Tax worries (con): Depending on the applicable tax laws, companywide profits may be exposed to taxation in the country where the branch is located.
Subsidiary pros and cons
On the subsidiary side, pros and cons may include the following:
Protection (pro): Because a subsidiary has its own legal status, it provides a parent company with an additional layer of protection from liability.
Tax Limitations (pro): Subsidiary companies are taxed under local laws on their own income, thus shielding the parent company’s profits from taxes in a foreign country.
Credibility (pro): A subsidiary may open access to capital from banks and investors more comfortable with investing in a local company.

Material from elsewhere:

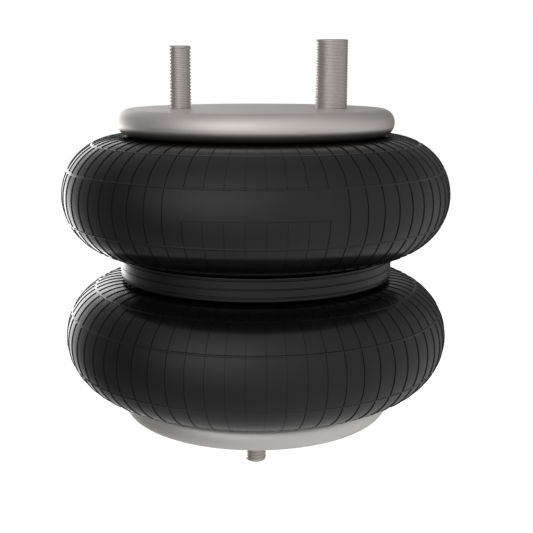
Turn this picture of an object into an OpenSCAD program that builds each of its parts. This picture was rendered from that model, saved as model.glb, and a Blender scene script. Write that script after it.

Compliance (con): Because a subsidiary is a separate entity, it may require multiple government registrations and may need to maintain a minimum level of capital to operate. It is also likely to face more stringent local regulations and annual reporting requirements.
Political Exposure (con): As the tariff disputes pitting the United States against China and others have shown, a company’s subsidiaries may be exposed to political risks beyond their control. As tariffs rose, some domestic manufacturers felt the effects because they owned a subsidiary in a country that had been penalized.
Without proper due diligence, a company may choose an entity that stifles rather than encourages overseas growth. Executives need to be aware of the compliance, tax and liability issues that accompany a branch office or subsidiary and choose the one that will help them avoid expensive surprises.
Whatever entity your business chooses, it shouldn’t act alone. Entering a new market may be exciting for a growing company, but it also means grappling with a whole host of unfamiliar rules and regulations. Choosing a trusted and experienced global corporate compliance partner can allow your company to smoothly navigate a host of compliance issues, provide insights on planning for an international location and help you create and register a legal entity when you’ve chosen the right one for your company.